An externally hosted image should be here but it was not working when we last tested it.


The markings on it seem to be
C18
ST

At a guess I'd say it's a capacitor but I'm not too familiar with stuff like that.

Anyone have an idea what it's for and what it does?

Cheers:)
 
Thanks for the swift replies, I suspected it may be something to protect it from surges or incorrect connection.

It also explains why a few LED's I've made myself for the same application without a diode have failed, I guess they got spiked.

I've googled 'zener diode' and now understand that they are used like a valve, allowing a certain amount of voltage through but no more untill voltages reach a much higher level.

Is there a key to decoding the figures on the diode or are they just to indicate batch numbers?
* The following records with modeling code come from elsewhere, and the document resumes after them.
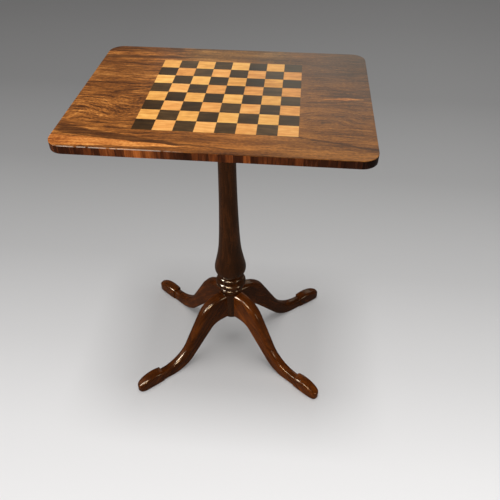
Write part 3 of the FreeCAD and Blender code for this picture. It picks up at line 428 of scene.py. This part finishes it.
def leg_polish(name, angle, tone):
    """Reddish mahogany, its grain sloping down the leg to the foot."""
    out_x, out_y = math.cos(angle), math.sin(angle)
    slope = math.sqrt(0.5)
    # The tone scales the colours: painted light and shade, so each leg gets a lighter or darker
    # copy of the same polish.
    dark, middle, light = (tuple(part * tone for part in colour) for colour in
                           ((0.015, 0.0032, 0.0004), (0.072, 0.0165, 0.0016),
                            (0.230, 0.056, 0.0050)))
    return polished_wood(name, (out_x * slope, out_y * slope, -slope),
                         (out_x * slope, out_y * slope, slope), (-out_y, out_x, 0.0),
                         dark, middle, light)


def plain_wood(name, dark, light, axis="x"):
    """Unpolished mahogany under the top, planed and waxed."""
    f = Finish(name)
    along, across = (f.x, f.y) if axis == "x" else (f.y, f.x)
    streaks = f.noise(along * 6.0, across * 140.0, f.z * 140.0, detail=4.0, rough=0.6)
    lines = f.noise(along * 20.0, across * 900.0, f.z * 900.0, detail=2.0)
    grime = f.noise(f.x * 12.0, f.y * 12.0, f.z * 12.0, detail=3.0)
    tone = streaks * 0.6 + lines * 0.25 + grime * 0.25
    wood = tone.ramp((0.36, dark), (0.72, light))
    pores = f.noise(along * 120.0, across * 1400.0, f.z * 1400.0, detail=1.0).step(0.62, 0.72)
    wood = f.mix(pores * 0.5, wood, tuple(part * 0.3 for part in dark))
    relief = f.bump(lines * 0.5 - pores, 0.10 * MM)
    return f.close(wood, grime * 0.2 + 0.48, relief)


def metal(name, dark, light, rough, scale):
    """Old metal with tarnish in soft clouds and fine specks."""
    f = Finish(name)
    cloud = f.noise(f.x * scale, f.y * scale, f.z * scale, detail=4.0, rough=0.6)
    fine = f.noise(f.x * scale * 14, f.y * scale * 14, f.z * scale * 14, detail=2.0)
    colour = (cloud * 0.8 + fine * 0.2).ramp((0.35, dark), (0.62, light))
    relief = f.bump(fine + cloud, 0.04 * MM)
    return f.close(colour, cloud * 0.3 + rough, relief, metallic=1.0)


def paint(material, *nodes):
    """Give a material to nodes of the frame."""
    for name in nodes:
        obj = NODES[name]
        obj.data.materials.clear()
        obj.data.materials.append(material)


def finish_nodes():
    paint(rosewood_sheet(), "top_veneer")
    paint(inlay("satinwood_squares", (0.50, 0.20, 0.036), (0.77, 0.375, 0.088),
                (0.93, 0.56, 0.165), (0.96, 0.83, 0.92), 0.20), "light_squares")
    paint(inlay("ebonised_squares", (0.022, 0.010, 0.003), (0.047, 0.023, 0.007),
                (0.105, 0.056, 0.020), (1.0, 1.0, 1.0), 0.26), "dark_squares")
    paint(cross_banding(), "edge_banding")
    paint(plain_wood("groundwork", (0.10, 0.040, 0.018), (0.30, 0.135, 0.060)), "top_board")
    paint(plain_wood("bearer_wood", (0.075, 0.028, 0.013), (0.24, 0.10, 0.045), "y"),
          "bearer_left", "bearer_right", "pivot_block")
    paint(plain_wood("beech", (0.38, 0.22, 0.11), (0.62, 0.42, 0.24), "y"), "tenon_wedge")
    paint(polished_wood("pillar_polish", (0, 0, 1), (1, 0, 0), (0, 1, 0), (0.009, 0.0025, 0.0006),
                        (0.026, 0.0072, 0.0016), (0.070, 0.020, 0.0042), shine=0.6, rough=0.07),
          "pillar")
    # Each leg's copy of the polish is lit or shaded by its tone: painted light and shade.
    for name, (angle, tone) in LEGS.items():
        paint(leg_polish(f"{name}_polish", math.radians(angle), tone), name)
    paint(metal("blackened_iron", (0.020, 0.018, 0.016), (0.055, 0.050, 0.046), 0.35, 90.0),
          "brace_plate", "pivot_pin_left", "pivot_pin_right")
    paint(metal("aged_brass", (0.32, 0.19, 0.060), (0.74, 0.51, 0.20), 0.16, 110.0),
          "catch_plate", "catch_case", "catch_bolt", "catch_knob", "keeper_plate")


# Screws --------------------------------------------------------------------------------------


def pick_faces(obj, test):
    """In edit mode, select only the faces whose middle and normal pass the test."""
    bpy.ops.mesh.select_all(action="DESELECT")
    mesh = bmesh.from_edit_mesh(obj.data)
    for face in mesh.faces:
        face.select_set(test(face.calc_center_median(), face.normal))
    bmesh.update_edit_mesh(obj.data)


def draw_out(length, taper=1.0):
    """Extrude the picked end face upwards and scale the new one."""
    bpy.ops.mesh.extrude_region_move(TRANSFORM_OT_translate={"value": (0.0, 0.0, length)})
    bpy.ops.transform.resize(value=(taper, taper, 1.0))


def cut_slot(screw, width, depth):
    """A driver's slot across the head. Its ends slope inwards."""
    for side in (-1, 1):
        pick_faces(screw, lambda middle, normal: normal.z < -0.9)
        bpy.ops.mesh.bisect(plane_co=(side * width / 2, 0.0, 0.0), plane_no=(1.0, 0.0, 0.0))
    pick_faces(screw, lambda middle, normal: normal.z < -0.9 and abs(middle.x) < width / 2)
    bpy.ops.mesh.extrude_region_move(TRANSFORM_OT_translate={"value": (0.0, 0.0, depth)})
    bpy.ops.transform.resize(value=(1.0, 0.7, 1.0))


def model_screw(shank, head, head_depth, length, slot):
    """A slotted, countersunk screw on the Z axis, its head at 0 and its point upwards."""
    root, tip = 0.8, 0.2                # of the thread and the point, in radii of the shank
    bpy.ops.object.select_all(action="DESELECT")
    bpy.ops.mesh.primitive_cylinder_add(vertices=SCREW_SIDES, radius=head, depth=head_depth,
                                        location=(0.0, 0.0, head_depth / 2))
    screw = bpy.context.object
    bpy.ops.object.mode_set(mode="EDIT")
    bpy.ops.mesh.select_mode(type="FACE")
    pick_faces(screw, lambda middle, normal: normal.z > 0.9)
    bpy.ops.transform.resize(value=(shank / head, shank / head, 1.0))
    body = length - head_depth - shank
    draw_out(body * SCREW_PLAIN)
    thread = body * (1.0 - SCREW_PLAIN)
    turns = int(thread / (shank * SCREW_THREAD))
    for _ in range(turns):
        draw_out(thread / turns / 2, root)
        draw_out(thread / turns / 2, 1.0 / root)
    draw_out(shank, tip)
    cut_slot(screw, slot, head_depth / 2)
    bpy.ops.object.mode_set(mode="OBJECT")
    bpy.ops.object.transform_apply(location=True, rotation=True, scale=True)
    bpy.ops.object.shade_smooth_by_angle(angle=math.radians(35))
    return screw


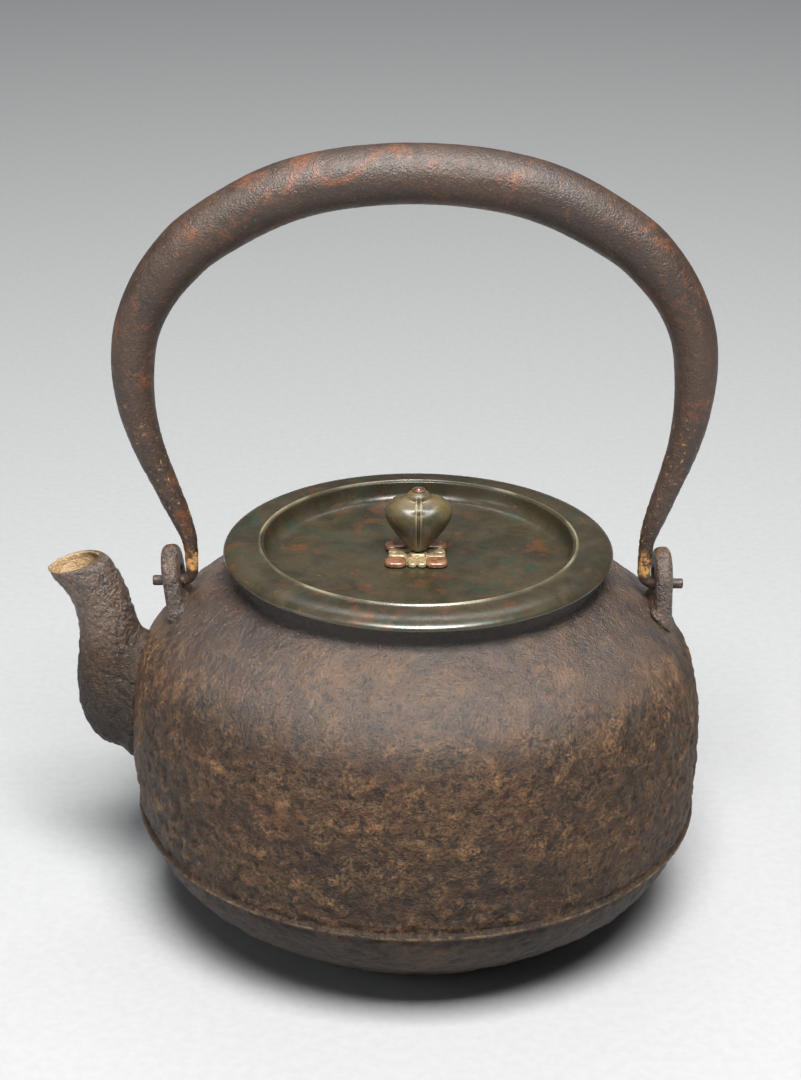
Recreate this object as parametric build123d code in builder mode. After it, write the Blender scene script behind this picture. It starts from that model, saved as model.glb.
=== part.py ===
from build123d import *

import os
from math import cos, radians, sin

# Cast iron water kettle with a hollow swinging handle and a drop-in bronze lid.
# Millimetres. The origin is the centre of the flat base, +Z is up and the spout points to -X.

# Kettle body: (radius, height) points up the outside, from the edge of the base to the root of the neck.
BODY_OUTLINE = [
    (48.0, 0.0), (57.0, 5.0), (65.4, 11.2), (73.3, 18.0), (78.3, 25.2), (81.6, 36.0), (82.5, 51.0),
    (81.5, 69.0), (78.6, 80.2), (74.0, 87.2), (66.0, 94.8), (59.0, 99.6), (52.0, 104.0),
]
BODY_WALL = 3.0
BASE_THICKNESS = 3.6
INSIDE_BASE_RADIUS = 46.0
NECK_RADIUS = 50.8
NECK_ROOT_RISE = 1.2
MOUTH_RADIUS = 47.2
MOUTH_ROOT_RISE = 1.6
RIM_HEIGHT = 109.0
RIM_ROUND = 0.8
SEAM_RADIUS = 80.6
SEAM_HEIGHT = 33.3
SEAM_BEAD = 0.9

# Spout: x, z, tilt from upright towards the tip, half depth in the plane of the handle, half width
# across it, then the same two sizes of the channel.
SPOUT_STATIONS = [
    (-72.5, 59.2, 65.0, 18.8, 13.4, 9.0, 8.0),
    (-80.7, 62.8, 51.0, 17.2, 13.2, 9.0, 8.0),
    (-85.9, 68.2, 36.8, 14.8, 12.4, 8.8, 7.8),
    (-87.7, 76.3, 14.5, 11.0, 10.2, 7.4, 6.8),
    (-88.7, 86.1, 13.9, 8.8, 8.6, 6.1, 5.9),
    (-90.3, 94.1, 15.8, 8.3, 8.1, 5.9, 5.7),
    (-93.5, 100.8, 19.0, 8.5, 8.0, 6.3, 5.9),
    (-97.5, 105.3, 13.0, 7.8, 7.5, 6.5, 6.2),
]

# Ears: upright lugs with a round eye, one each side, for the ends of the handle.
EAR_CENTRE_X = 69.2
EAR_THICKNESS = 5.0
EAR_TOP = 110.3
EAR_HALF_WIDTH = 8.4
EAR_FOOT_HALF_WIDTH = 9.8
EAR_FOOT_HEIGHT = 84.0
EAR_EDGE_ROUND = 1.9
EAR_LEANS = {"spout_ear": 7.0, "rear_ear": -1.0}
EYE_RADIUS = 3.4
EYE_HEIGHT = 101.0

# Handle: x, z and radius along one half, from the crown down to the start of the hook.
PIVOT_HEIGHT = 99.65
BAIL_STATIONS = [
    (0.0, 217.1, 8.1), (21.0, 215.4, 8.1), (38.5, 210.4, 8.1), (56.0, 200.5, 7.8), (64.0, 193.3, 7.5),
    (70.6, 184.5, 6.9), (75.2, 174.0, 6.35), (76.7, 163.0, 5.95), (76.2, 151.5, 5.2), (73.9, 140.5, 4.4),
    (70.3, 130.0, 3.7), (66.7, 120.0, 3.15), (64.3, 112.0, 2.25), (64.0, 102.85, 1.85),
]
BAIL_LEAN = -1.5
BAIL_LEAN_FROM = 112.0
BAIL_LEAN_FULL = 155.0
BAIL_WALL = 1.8
BAIL_HOLLOW_FROM = 135.0
STUB_RADIUS = 1.55
STUB_END_X = 75.3
STUB_CHAMFER = 0.4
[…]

How do you go about specifying the capacitor?
e.g.
Code:
An LED used for instrument illumination;
LED  
   Fv 1.8--2.4v  
   Fc 20m/a    
Resistor  
   680 Ohm 1/2W    
Capacitor?  
   Would it be a 12v diode or one which maches the LED's forward voltage?


Thanks for your time and patience :)
 
it wouldn't be a zener, since it's in series with the LED, and oriented the same way. LEDs usually don't have a very high reverse breakdown voltage, and reverse current damages LEDs, so a switching diode with a 75 to 100V reverse breakdown voltage is enough to protect the LED. a zener here would defeat the purpose. some LEDS will be destroyed by as little as 7-10V reverse voltage, and inductive spikes are usually much higher than that in a car. that's why car-fi equipment have diodes across the power terminals. which brings up an alternative way to protect the LED, with the reverse biased switching diode across the LED terminals. if the diode shorts for any reason, the LED will still never see any reverse voltage (of course, it won't work until you replace the diode).
 
unclejed613 said:
it wouldn't be a zener{snip}.

And yet the picture does show a 18 V zener diode.

These little diodes, that look a lot like the ubiquitous 1N4148, are zener diodes that are very likely from the BZX55C-series. I see them at work about every day...
Most of the time they are stamped C+value only (e.g. "C2V4" for a 2.4 V zener or "C10" for a 10 V zener, etc.).